------ ENTRIES PROVIDED

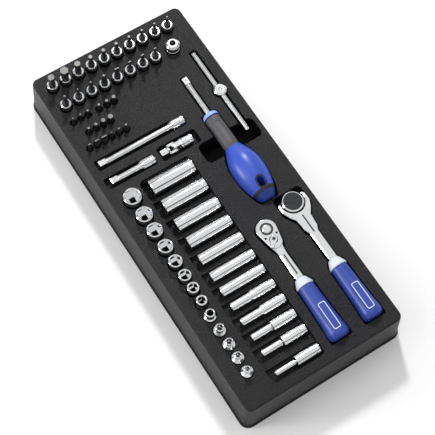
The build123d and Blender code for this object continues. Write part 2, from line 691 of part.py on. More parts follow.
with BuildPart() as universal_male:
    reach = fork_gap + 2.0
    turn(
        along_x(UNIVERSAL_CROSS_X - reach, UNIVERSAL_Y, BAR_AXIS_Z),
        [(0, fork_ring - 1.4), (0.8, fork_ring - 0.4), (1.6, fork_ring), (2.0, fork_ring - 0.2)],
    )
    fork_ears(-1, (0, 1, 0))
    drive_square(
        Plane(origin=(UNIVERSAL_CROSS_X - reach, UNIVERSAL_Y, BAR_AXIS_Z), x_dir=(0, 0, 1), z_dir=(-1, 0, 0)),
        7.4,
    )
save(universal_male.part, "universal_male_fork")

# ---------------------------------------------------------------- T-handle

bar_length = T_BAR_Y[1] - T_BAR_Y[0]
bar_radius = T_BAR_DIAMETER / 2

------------
------ ENTRIES PROVIDED

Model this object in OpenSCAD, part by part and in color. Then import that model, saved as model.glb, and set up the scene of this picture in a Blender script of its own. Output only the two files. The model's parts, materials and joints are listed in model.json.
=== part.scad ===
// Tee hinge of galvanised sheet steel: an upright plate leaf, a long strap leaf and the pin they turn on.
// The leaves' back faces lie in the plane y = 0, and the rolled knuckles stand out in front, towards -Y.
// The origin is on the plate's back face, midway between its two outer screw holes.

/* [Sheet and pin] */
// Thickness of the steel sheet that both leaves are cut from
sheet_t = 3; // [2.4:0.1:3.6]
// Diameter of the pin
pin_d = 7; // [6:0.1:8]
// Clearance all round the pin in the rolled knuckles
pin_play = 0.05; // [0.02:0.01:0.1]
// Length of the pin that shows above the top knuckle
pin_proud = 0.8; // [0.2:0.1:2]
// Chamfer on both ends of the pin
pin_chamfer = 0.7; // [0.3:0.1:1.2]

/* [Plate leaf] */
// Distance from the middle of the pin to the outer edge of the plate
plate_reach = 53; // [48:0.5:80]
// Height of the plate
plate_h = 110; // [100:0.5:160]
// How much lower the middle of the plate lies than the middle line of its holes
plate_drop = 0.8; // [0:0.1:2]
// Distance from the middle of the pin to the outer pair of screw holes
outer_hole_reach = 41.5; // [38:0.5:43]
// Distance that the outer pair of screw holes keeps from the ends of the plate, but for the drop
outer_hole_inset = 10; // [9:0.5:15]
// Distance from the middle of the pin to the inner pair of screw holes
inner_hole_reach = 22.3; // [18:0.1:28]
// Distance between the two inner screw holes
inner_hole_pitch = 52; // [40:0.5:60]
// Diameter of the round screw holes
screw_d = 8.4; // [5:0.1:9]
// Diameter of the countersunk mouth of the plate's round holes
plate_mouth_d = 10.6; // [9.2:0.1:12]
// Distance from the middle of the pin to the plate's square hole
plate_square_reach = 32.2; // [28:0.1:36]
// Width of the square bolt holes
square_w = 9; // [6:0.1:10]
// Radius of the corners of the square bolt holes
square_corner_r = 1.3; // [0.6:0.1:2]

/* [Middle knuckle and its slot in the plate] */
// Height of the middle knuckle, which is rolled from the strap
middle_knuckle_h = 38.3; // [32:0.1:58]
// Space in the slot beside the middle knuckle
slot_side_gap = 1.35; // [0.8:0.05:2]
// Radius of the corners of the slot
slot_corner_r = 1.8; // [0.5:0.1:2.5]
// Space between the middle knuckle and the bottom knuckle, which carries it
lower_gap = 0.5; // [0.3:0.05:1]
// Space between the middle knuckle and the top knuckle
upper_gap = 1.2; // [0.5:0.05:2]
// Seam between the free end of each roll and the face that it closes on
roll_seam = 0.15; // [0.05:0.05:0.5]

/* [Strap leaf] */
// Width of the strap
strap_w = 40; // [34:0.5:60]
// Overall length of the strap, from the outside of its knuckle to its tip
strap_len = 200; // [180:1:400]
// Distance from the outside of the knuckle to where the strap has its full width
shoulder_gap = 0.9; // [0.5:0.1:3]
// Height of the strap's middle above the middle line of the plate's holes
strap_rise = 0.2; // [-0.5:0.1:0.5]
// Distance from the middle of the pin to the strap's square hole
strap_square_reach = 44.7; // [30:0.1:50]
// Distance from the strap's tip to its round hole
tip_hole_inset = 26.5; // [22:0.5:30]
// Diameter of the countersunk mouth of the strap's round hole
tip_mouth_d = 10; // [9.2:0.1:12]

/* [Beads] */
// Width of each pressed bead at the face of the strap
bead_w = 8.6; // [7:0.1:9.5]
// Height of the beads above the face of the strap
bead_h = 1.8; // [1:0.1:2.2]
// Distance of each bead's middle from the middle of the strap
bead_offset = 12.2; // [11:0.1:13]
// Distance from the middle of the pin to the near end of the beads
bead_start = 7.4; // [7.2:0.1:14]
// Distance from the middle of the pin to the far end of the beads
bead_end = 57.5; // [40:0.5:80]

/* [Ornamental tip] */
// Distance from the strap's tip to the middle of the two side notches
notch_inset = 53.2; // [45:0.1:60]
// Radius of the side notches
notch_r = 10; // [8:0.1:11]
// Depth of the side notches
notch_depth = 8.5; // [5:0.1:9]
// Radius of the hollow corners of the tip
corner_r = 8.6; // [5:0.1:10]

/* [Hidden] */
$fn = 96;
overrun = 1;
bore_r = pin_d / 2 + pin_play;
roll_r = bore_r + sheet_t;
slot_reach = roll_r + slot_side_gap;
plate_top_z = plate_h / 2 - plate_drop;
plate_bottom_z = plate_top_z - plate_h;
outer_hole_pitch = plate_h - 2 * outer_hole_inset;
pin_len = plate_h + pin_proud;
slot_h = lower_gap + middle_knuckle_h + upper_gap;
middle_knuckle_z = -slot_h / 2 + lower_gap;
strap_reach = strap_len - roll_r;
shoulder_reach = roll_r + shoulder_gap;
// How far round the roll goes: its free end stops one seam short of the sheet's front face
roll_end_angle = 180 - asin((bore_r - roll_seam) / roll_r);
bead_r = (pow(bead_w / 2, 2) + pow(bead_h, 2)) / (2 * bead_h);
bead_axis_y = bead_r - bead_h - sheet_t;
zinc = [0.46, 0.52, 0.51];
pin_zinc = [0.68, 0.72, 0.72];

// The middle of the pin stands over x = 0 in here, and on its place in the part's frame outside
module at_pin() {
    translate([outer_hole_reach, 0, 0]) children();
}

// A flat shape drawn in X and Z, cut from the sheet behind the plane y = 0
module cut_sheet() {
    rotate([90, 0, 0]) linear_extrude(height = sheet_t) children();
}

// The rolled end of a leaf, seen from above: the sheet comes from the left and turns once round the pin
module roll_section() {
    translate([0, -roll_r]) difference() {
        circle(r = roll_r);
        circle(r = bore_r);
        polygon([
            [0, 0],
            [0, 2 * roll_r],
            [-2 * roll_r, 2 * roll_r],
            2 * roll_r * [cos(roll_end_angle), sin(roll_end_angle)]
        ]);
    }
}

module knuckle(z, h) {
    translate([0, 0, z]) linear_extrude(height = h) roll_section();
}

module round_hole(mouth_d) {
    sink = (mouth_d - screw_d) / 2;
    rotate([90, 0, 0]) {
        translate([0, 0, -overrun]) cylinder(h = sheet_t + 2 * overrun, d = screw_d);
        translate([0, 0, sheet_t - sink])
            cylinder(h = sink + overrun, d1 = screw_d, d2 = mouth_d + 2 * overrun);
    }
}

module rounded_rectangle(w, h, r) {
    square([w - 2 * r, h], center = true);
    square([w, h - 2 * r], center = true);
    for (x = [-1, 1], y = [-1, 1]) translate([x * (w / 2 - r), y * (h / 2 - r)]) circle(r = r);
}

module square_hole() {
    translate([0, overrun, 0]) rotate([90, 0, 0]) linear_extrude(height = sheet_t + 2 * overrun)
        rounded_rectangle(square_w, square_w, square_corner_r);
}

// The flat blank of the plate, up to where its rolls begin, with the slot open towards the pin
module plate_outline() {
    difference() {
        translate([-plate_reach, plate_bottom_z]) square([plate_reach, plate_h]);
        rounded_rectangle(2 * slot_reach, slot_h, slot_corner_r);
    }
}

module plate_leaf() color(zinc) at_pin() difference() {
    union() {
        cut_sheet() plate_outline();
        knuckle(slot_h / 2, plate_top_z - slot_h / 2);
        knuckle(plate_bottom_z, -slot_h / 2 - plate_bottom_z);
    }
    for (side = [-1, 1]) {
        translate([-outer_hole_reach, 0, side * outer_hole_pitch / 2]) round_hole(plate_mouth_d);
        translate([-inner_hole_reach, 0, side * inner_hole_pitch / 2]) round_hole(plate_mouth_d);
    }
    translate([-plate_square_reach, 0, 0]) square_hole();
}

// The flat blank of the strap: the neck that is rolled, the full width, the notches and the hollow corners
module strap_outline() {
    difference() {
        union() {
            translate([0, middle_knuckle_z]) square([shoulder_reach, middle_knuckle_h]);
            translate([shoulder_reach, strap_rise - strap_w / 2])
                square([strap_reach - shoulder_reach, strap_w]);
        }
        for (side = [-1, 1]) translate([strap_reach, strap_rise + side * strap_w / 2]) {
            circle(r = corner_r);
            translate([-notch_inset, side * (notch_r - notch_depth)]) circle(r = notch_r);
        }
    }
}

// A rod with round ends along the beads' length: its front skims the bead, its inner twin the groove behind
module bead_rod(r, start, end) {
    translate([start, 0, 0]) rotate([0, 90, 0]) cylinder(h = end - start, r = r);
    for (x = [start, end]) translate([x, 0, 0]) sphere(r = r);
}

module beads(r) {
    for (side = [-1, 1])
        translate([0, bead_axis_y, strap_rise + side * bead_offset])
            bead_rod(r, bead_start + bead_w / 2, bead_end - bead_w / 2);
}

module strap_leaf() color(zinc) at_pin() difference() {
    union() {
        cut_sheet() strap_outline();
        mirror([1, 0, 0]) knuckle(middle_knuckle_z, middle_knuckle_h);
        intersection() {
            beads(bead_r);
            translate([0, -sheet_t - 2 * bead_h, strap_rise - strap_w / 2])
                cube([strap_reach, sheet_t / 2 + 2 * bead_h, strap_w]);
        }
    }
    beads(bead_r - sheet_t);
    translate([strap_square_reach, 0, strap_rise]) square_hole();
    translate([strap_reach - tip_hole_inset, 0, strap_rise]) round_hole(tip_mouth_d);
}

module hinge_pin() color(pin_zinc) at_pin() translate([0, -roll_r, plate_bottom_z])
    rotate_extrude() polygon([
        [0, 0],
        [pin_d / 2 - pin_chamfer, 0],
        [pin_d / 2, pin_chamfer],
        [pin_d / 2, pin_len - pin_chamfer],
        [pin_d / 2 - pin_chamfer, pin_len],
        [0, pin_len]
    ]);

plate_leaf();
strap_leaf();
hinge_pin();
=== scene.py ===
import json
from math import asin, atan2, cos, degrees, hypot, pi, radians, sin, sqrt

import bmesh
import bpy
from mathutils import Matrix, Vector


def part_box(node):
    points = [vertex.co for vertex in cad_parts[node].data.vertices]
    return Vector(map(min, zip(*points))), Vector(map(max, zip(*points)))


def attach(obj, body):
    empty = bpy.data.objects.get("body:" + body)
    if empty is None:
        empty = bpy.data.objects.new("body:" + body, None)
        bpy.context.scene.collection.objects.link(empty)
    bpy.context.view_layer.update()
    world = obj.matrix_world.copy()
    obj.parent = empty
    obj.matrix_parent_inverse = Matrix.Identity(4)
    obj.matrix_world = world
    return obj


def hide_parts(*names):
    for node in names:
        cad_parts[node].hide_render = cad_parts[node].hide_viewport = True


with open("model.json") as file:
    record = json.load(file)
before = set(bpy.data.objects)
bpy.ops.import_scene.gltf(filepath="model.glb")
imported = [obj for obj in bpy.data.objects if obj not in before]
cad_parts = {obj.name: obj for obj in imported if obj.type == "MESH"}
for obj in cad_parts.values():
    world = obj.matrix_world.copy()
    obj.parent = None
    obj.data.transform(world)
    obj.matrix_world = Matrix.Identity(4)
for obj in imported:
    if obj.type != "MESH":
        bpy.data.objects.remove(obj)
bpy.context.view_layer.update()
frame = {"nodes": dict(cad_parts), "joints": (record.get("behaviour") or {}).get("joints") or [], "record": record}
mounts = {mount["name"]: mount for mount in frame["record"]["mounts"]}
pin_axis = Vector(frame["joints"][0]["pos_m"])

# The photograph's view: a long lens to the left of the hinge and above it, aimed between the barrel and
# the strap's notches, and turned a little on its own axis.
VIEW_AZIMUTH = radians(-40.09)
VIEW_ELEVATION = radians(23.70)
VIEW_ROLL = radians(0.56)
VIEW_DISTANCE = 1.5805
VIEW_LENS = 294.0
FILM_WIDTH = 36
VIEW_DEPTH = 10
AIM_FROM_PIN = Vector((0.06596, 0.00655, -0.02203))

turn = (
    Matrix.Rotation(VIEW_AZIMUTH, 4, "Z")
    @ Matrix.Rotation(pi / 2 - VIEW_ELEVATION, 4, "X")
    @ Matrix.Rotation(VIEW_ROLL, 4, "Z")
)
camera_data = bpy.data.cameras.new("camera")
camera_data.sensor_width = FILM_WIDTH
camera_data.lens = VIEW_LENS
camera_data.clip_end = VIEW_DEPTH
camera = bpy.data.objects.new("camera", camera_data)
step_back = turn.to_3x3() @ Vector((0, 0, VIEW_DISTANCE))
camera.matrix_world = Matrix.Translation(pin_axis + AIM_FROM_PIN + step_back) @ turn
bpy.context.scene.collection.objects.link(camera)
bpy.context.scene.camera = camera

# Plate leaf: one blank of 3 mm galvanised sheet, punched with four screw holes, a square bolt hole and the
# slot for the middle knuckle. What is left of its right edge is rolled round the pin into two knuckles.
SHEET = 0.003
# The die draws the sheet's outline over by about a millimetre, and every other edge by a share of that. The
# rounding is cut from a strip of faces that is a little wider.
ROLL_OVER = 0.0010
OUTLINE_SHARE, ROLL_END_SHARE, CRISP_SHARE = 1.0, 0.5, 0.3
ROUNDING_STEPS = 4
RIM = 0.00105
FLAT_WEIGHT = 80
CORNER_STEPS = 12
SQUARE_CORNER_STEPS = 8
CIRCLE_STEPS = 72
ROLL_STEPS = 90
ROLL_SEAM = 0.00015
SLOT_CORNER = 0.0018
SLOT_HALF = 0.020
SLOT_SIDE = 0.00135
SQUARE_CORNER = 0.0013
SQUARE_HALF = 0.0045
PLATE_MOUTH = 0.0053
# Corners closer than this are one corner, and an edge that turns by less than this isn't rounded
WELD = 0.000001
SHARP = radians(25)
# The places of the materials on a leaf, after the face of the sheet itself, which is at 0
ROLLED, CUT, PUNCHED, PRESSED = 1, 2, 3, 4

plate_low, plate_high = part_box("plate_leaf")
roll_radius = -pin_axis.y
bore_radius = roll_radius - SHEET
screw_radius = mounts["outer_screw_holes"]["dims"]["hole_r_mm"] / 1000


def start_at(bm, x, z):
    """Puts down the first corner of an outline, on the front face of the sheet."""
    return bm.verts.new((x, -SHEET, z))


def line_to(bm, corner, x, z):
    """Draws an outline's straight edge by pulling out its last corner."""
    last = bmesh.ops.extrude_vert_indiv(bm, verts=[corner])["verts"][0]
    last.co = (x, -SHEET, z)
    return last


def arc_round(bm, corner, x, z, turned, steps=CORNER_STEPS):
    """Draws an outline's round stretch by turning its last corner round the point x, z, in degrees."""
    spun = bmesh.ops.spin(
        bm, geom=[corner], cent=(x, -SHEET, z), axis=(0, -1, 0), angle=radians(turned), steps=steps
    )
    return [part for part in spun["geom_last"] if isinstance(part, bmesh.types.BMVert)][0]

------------
------ ENTRIES PROVIDED

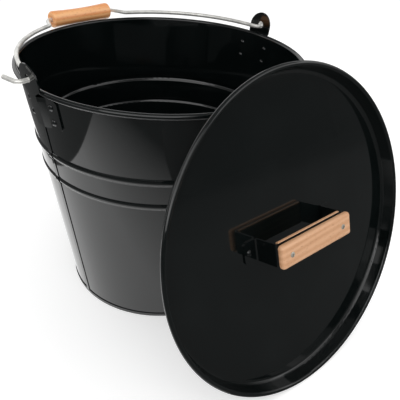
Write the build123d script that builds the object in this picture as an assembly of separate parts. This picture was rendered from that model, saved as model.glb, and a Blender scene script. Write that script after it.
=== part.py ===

------------

GIVEN PROBLEM: Output exactly the lines running from the line containing "module hinge_pin() color(pin_zinc)" through the line containing "points = [vertex.co", and only those lines.

WORKED ANSWER:
module hinge_pin() color(pin_zinc) at_pin() translate([0, -roll_r, plate_bottom_z])
    rotate_extrude() polygon([
        [0, 0],
        [pin_d / 2 - pin_chamfer, 0],
        [pin_d / 2, pin_chamfer],
        [pin_d / 2, pin_len - pin_chamfer],
        [pin_d / 2 - pin_chamfer, pin_len],
        [0, pin_len]
    ]);

plate_leaf();
strap_leaf();
hinge_pin();
=== scene.py ===
import json
from math import asin, atan2, cos, degrees, hypot, pi, radians, sin, sqrt

import bmesh
import bpy
from mathutils import Matrix, Vector


def part_box(node):
    points = [vertex.co for vertex in cad_parts[node].data.vertices]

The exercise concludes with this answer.